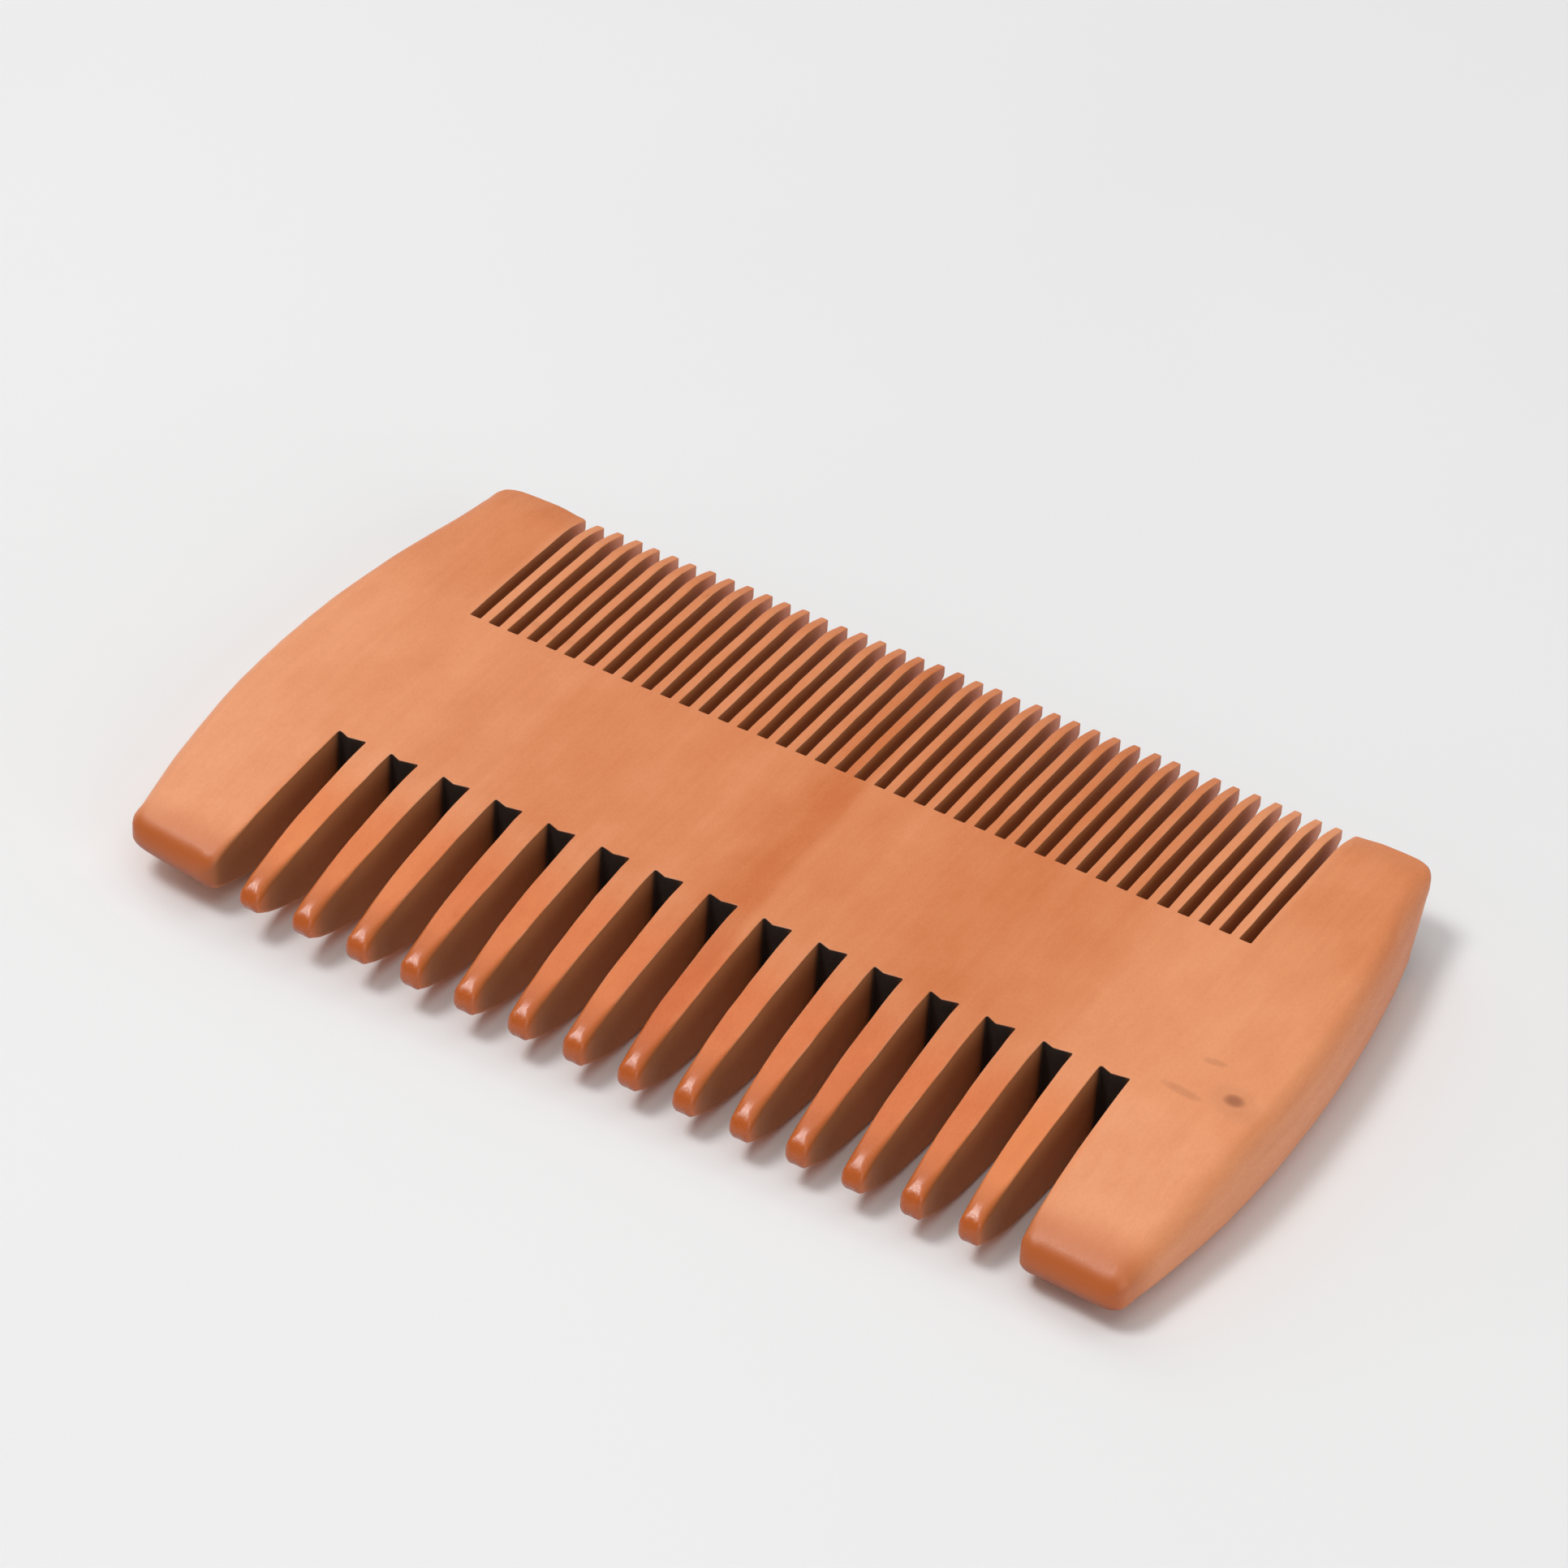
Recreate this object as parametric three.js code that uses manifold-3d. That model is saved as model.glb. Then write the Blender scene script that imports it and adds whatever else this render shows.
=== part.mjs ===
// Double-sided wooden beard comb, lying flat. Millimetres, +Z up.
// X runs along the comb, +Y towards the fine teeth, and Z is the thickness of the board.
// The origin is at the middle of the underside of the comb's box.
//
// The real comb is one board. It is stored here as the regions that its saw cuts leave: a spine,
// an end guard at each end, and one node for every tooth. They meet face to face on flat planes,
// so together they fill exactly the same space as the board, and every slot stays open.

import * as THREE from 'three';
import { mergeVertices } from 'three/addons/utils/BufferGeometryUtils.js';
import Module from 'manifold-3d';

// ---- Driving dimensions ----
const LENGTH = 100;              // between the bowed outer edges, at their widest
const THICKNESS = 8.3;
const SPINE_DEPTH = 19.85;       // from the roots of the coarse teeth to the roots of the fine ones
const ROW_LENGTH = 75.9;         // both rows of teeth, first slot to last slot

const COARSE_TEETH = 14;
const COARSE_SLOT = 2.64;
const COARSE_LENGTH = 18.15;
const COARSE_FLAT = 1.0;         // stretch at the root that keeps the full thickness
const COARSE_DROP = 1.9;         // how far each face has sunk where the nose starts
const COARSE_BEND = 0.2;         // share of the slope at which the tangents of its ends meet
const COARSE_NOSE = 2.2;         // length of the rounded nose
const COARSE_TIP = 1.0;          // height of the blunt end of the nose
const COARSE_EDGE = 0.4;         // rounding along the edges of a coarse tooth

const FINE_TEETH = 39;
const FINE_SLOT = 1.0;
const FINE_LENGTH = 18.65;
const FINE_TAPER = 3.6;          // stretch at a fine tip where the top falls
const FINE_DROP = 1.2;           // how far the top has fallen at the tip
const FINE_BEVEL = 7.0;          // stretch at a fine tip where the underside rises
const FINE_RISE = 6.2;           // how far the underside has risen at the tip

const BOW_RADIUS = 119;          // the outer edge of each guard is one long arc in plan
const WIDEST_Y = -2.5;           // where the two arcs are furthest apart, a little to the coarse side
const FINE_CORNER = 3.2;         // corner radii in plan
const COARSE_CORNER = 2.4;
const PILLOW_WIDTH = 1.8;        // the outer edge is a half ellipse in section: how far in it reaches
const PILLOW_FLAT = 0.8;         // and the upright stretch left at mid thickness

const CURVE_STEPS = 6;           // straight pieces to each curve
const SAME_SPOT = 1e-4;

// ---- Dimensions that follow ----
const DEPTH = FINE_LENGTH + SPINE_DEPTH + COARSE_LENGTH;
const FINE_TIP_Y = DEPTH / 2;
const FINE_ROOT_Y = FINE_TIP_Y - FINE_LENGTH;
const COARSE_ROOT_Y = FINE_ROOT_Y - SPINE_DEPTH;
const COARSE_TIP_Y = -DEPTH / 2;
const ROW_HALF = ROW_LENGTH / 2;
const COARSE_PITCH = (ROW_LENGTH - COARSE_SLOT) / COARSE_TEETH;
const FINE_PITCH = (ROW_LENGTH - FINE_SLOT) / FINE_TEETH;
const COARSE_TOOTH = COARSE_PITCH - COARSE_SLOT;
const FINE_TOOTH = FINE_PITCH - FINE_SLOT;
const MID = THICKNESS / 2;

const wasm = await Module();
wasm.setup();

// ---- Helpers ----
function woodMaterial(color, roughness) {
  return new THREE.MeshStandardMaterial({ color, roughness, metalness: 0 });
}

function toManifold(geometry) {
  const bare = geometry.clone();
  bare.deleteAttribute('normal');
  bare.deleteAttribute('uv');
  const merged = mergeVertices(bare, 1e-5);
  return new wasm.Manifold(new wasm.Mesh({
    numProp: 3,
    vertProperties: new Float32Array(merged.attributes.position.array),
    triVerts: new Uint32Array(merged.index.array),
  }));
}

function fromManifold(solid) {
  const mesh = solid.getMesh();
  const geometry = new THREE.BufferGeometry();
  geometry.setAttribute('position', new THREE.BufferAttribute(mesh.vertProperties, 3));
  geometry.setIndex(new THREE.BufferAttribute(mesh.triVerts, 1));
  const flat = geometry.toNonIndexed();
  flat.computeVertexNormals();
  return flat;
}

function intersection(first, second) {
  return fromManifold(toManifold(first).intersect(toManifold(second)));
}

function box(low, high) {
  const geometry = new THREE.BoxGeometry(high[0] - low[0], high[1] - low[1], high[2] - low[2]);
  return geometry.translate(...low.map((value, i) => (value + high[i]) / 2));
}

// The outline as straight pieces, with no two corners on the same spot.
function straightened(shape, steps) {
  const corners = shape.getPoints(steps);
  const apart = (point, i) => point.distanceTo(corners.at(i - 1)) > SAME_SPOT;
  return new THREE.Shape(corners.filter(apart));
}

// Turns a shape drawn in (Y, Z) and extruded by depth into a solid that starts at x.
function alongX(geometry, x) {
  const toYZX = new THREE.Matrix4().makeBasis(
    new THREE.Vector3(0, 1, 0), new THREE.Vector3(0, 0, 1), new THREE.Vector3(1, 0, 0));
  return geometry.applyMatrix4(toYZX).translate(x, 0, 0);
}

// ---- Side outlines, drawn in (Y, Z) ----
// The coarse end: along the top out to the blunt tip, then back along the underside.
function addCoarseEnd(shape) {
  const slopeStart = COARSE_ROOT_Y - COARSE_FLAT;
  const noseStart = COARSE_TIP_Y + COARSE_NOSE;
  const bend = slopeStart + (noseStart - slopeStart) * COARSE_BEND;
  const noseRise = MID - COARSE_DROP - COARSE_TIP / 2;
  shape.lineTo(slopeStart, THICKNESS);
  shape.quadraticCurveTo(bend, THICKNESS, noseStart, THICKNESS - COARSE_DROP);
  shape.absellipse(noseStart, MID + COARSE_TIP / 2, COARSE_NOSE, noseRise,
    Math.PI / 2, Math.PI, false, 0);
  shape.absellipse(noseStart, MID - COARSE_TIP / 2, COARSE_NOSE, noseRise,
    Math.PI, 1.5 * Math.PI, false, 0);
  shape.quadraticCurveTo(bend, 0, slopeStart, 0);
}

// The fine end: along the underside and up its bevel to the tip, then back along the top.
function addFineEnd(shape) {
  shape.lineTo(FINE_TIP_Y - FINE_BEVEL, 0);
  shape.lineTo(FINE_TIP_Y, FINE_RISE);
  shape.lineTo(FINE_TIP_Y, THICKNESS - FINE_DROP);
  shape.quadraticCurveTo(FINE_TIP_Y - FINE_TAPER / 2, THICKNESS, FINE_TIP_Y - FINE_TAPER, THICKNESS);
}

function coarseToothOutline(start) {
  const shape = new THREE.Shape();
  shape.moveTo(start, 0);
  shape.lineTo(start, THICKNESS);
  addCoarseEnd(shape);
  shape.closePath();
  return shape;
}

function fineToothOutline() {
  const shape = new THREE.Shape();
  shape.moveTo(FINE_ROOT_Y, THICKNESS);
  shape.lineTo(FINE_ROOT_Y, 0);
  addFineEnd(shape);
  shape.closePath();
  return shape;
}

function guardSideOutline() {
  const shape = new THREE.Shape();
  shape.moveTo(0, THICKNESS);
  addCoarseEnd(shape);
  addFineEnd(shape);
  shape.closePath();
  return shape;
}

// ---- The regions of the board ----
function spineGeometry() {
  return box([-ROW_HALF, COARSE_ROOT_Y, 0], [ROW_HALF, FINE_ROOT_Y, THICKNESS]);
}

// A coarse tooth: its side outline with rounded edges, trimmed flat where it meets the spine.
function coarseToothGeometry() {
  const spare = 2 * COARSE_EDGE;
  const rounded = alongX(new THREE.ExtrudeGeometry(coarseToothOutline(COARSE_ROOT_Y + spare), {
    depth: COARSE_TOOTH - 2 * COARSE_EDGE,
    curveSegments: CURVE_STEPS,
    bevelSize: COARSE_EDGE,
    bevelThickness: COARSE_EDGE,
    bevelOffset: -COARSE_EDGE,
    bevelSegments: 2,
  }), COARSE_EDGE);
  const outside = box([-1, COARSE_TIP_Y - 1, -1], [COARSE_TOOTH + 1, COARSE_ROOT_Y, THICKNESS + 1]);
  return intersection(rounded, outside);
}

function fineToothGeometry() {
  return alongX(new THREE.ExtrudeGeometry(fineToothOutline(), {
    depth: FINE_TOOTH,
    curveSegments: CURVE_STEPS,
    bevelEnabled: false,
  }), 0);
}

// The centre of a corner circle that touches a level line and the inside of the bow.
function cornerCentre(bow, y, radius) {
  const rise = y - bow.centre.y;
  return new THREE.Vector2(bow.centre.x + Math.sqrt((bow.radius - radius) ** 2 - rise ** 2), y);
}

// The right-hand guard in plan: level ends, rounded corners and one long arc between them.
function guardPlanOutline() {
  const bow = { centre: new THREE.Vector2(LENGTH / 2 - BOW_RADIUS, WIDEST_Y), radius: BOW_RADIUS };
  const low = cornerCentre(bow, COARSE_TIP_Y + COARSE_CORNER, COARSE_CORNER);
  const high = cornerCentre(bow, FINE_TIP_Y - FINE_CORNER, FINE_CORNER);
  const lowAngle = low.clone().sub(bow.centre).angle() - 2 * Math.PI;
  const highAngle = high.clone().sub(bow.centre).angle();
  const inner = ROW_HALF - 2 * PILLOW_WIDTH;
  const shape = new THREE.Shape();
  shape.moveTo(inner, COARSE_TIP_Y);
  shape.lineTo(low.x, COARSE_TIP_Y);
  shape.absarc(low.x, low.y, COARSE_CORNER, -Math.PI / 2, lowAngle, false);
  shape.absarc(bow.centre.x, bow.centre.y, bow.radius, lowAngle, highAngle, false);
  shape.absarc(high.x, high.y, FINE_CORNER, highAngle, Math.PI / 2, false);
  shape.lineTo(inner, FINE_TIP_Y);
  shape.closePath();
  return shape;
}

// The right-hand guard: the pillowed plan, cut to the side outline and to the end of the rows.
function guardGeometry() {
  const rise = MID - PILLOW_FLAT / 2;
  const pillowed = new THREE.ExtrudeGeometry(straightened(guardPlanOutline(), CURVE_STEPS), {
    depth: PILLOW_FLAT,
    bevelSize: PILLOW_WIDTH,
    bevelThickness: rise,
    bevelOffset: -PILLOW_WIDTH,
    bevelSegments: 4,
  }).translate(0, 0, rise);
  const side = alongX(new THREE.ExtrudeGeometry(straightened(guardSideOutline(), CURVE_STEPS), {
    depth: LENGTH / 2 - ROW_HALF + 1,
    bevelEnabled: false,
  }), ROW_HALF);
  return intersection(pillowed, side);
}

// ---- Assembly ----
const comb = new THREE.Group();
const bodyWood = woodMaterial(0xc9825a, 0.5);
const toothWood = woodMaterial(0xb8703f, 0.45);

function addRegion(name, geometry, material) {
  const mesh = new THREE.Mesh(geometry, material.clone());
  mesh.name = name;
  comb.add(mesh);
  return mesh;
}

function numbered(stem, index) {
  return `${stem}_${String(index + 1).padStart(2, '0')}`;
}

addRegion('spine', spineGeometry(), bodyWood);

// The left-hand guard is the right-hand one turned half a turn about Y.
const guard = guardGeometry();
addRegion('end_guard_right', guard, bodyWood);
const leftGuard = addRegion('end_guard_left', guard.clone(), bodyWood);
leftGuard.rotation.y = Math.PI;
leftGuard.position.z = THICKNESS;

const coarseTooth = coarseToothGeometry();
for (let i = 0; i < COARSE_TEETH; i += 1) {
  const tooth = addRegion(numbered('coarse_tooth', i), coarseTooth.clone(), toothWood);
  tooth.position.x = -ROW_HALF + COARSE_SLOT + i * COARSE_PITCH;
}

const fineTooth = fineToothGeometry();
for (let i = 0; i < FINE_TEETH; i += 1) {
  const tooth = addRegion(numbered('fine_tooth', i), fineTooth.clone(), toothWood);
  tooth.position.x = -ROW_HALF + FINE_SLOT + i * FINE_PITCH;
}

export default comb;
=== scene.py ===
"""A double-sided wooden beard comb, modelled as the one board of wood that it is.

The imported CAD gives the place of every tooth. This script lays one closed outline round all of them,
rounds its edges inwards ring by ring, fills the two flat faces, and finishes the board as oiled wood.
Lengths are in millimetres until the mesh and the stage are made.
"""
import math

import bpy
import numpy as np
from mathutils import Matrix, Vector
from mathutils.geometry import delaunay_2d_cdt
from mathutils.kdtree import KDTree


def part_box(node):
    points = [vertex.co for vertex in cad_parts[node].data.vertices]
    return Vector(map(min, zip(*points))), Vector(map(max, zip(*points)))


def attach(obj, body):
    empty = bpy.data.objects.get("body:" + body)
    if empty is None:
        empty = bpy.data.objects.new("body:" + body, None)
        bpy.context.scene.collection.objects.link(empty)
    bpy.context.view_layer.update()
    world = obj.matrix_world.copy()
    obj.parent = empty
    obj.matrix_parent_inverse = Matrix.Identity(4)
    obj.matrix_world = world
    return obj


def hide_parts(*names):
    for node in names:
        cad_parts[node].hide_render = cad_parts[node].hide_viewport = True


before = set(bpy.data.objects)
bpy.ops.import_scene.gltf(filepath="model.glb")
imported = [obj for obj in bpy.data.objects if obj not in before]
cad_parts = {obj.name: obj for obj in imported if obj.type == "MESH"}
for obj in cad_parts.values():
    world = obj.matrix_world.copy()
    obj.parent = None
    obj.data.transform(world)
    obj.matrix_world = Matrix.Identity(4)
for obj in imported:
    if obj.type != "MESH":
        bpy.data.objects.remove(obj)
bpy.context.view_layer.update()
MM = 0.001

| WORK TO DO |
Will you return exactly the lines above from the one with "const fineTooth = fineToothGeometry();" down to the one with "from mathutils.kdtree import KDTree", counting both as part of the range?

| THE COMPLETED TASK |
const fineTooth = fineToothGeometry();
for (let i = 0; i < FINE_TEETH; i += 1) {
  const tooth = addRegion(numbered('fine_tooth', i), fineTooth.clone(), toothWood);
  tooth.position.x = -ROW_HALF + FINE_SLOT + i * FINE_PITCH;
}

export default comb;
=== scene.py ===
"""A double-sided wooden beard comb, modelled as the one board of wood that it is.

The imported CAD gives the place of every tooth. This script lays one closed outline round all of them,
rounds its edges inwards ring by ring, fills the two flat faces, and finishes the board as oiled wood.
Lengths are in millimetres until the mesh and the stage are made.
"""
import math

import bpy
import numpy as np
from mathutils import Matrix, Vector
from mathutils.geometry import delaunay_2d_cdt
from mathutils.kdtree import KDTree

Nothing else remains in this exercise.